* _Provided information_:

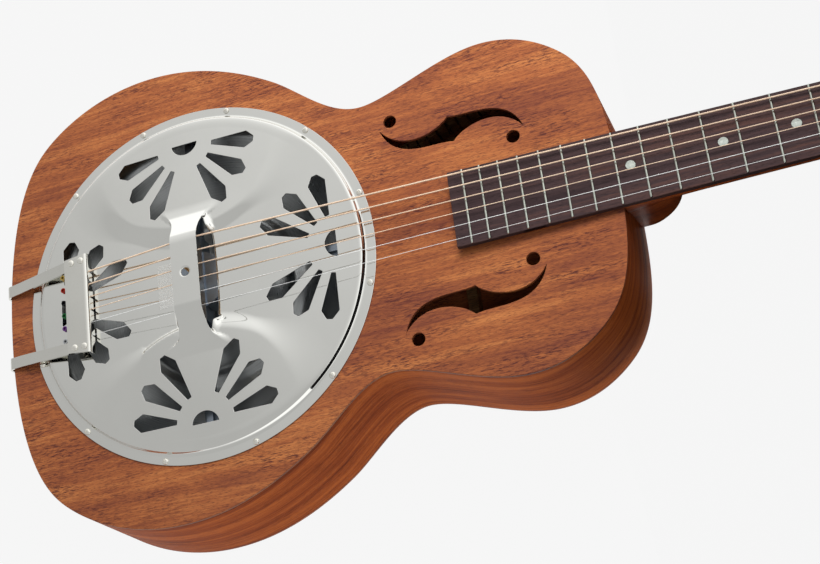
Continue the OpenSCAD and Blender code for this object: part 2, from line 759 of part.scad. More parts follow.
// Tuners ----------------------------------------------------------------------------------------

LUG_Y = WORM_L / 2 + 0.4;
LUG_T = 1.4;

module tuner_plates() {
    color("silver") for (i = [0:5]) at_post(i) difference() {
        union() {
            translate([-9, -8, BACK_H - 1]) cube([25, 16, 1]);
            for (y = [-LUG_Y - LUG_T, LUG_Y]) translate([CENTRE_D - 3.4, y, GEAR_H - 3.2])
                cube([6.8, LUG_T, BACK_H - GEAR_H + 2.6]);
        }
        translate([0, 0, BACK_H - 2]) cylinder(4, r = post_r + fit);
        translate([CENTRE_D, -10, GEAR_H]) rotate([-90, 0, 0])
            cylinder(20, r = SHAFT_R + fit, $fn = 32);
        for (p = PLATE_HOLES) translate([p[0], p[1], BACK_H - 2]) cylinder(4, r = 1.1, $fn = 24);
    }
}

PLATE_HOLES = [[-7, -6], [14.2, 6]];

module tuner_screws() {
    color("silver") for (i = [0:5]) at_post(i) for (p = PLATE_HOLES)
        translate([p[0], p[1], BACK_H - 1]) rotate([180, 0, 0]) rotate_extrude($fn = 24)
            polygon([[0, -6], [0.8, -5], [0.8, -1], [1.1, -1], [1.1, 0], [1.9, 0], [1.7, 0.5],
                [0, 0.9]]);
}

module tuner_bushings() {
    color("silver") for (i = [0:5]) at_post(i) rotate_extrude($fn = 48)
        polygon([[post_r + fit, BACK_H + 2], [4.4, BACK_H + 2], [4.4, 0], [5.6, 0], [5.6, 0.8],
            [4.8, 1.6], [post_r + fit, 1.6]]);
}

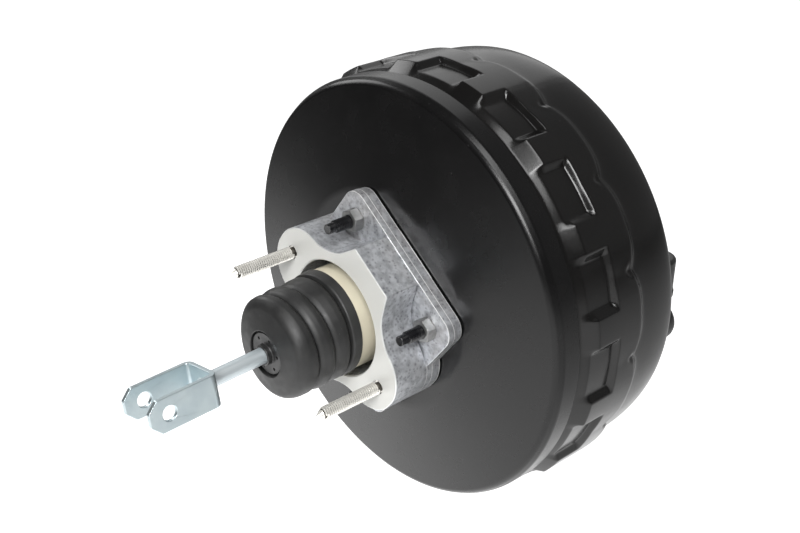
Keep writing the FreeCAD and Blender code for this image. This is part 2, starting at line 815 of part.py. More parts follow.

* _Directions_: Write out every entry above, word for word.

* _Task solution_:
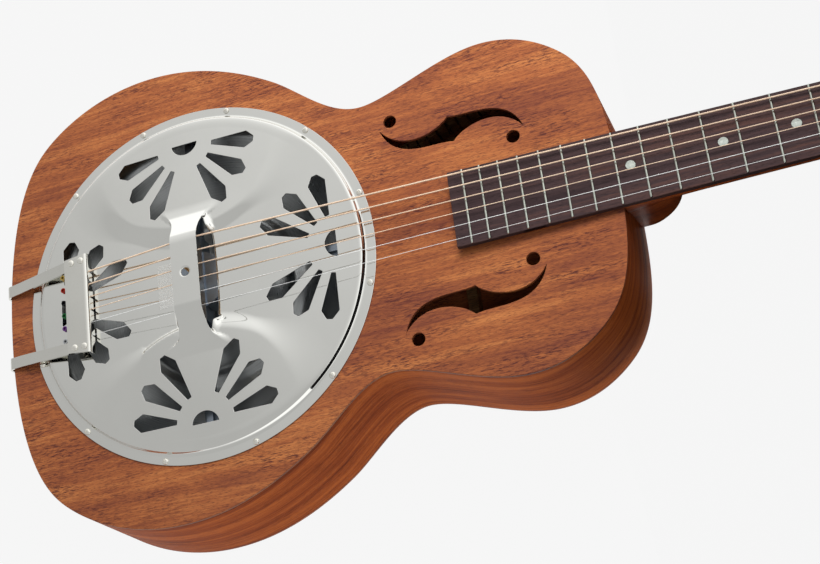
Continue the OpenSCAD and Blender code for this object: part 2, from line 759 of part.scad. More parts follow.
// Tuners ----------------------------------------------------------------------------------------

LUG_Y = WORM_L / 2 + 0.4;
LUG_T = 1.4;

module tuner_plates() {
    color("silver") for (i = [0:5]) at_post(i) difference() {
        union() {
            translate([-9, -8, BACK_H - 1]) cube([25, 16, 1]);
            for (y = [-LUG_Y - LUG_T, LUG_Y]) translate([CENTRE_D - 3.4, y, GEAR_H - 3.2])
                cube([6.8, LUG_T, BACK_H - GEAR_H + 2.6]);
        }
        translate([0, 0, BACK_H - 2]) cylinder(4, r = post_r + fit);
        translate([CENTRE_D, -10, GEAR_H]) rotate([-90, 0, 0])
            cylinder(20, r = SHAFT_R + fit, $fn = 32);
        for (p = PLATE_HOLES) translate([p[0], p[1], BACK_H - 2]) cylinder(4, r = 1.1, $fn = 24);
    }
}

PLATE_HOLES = [[-7, -6], [14.2, 6]];

module tuner_screws() {
    color("silver") for (i = [0:5]) at_post(i) for (p = PLATE_HOLES)
        translate([p[0], p[1], BACK_H - 1]) rotate([180, 0, 0]) rotate_extrude($fn = 24)
            polygon([[0, -6], [0.8, -5], [0.8, -1], [1.1, -1], [1.1, 0], [1.9, 0], [1.7, 0.5],
                [0, 0.9]]);
}

module tuner_bushings() {
    color("silver") for (i = [0:5]) at_post(i) rotate_extrude($fn = 48)
        polygon([[post_r + fit, BACK_H + 2], [4.4, BACK_H + 2], [4.4, 0], [5.6, 0], [5.6, 0.8],
            [4.8, 1.6], [post_r + fit, 1.6]]);
}

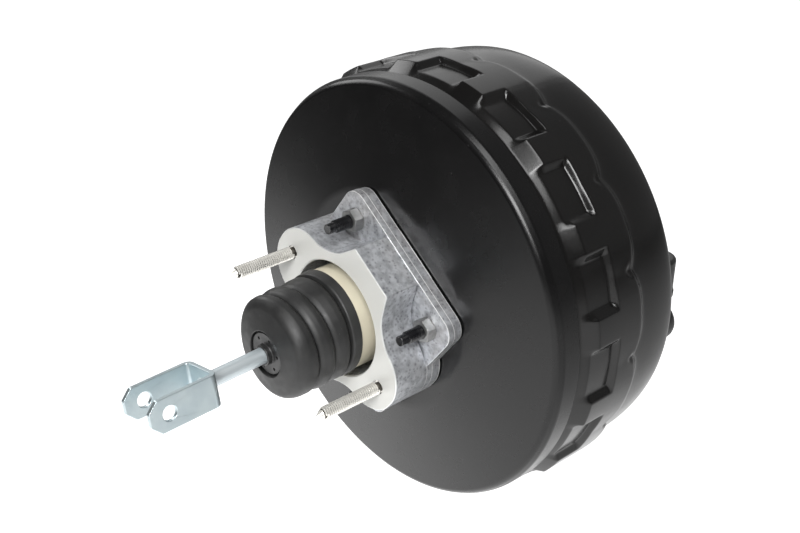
Keep writing the FreeCAD and Blender code for this image. This is part 2, starting at line 815 of part.py. More parts follow.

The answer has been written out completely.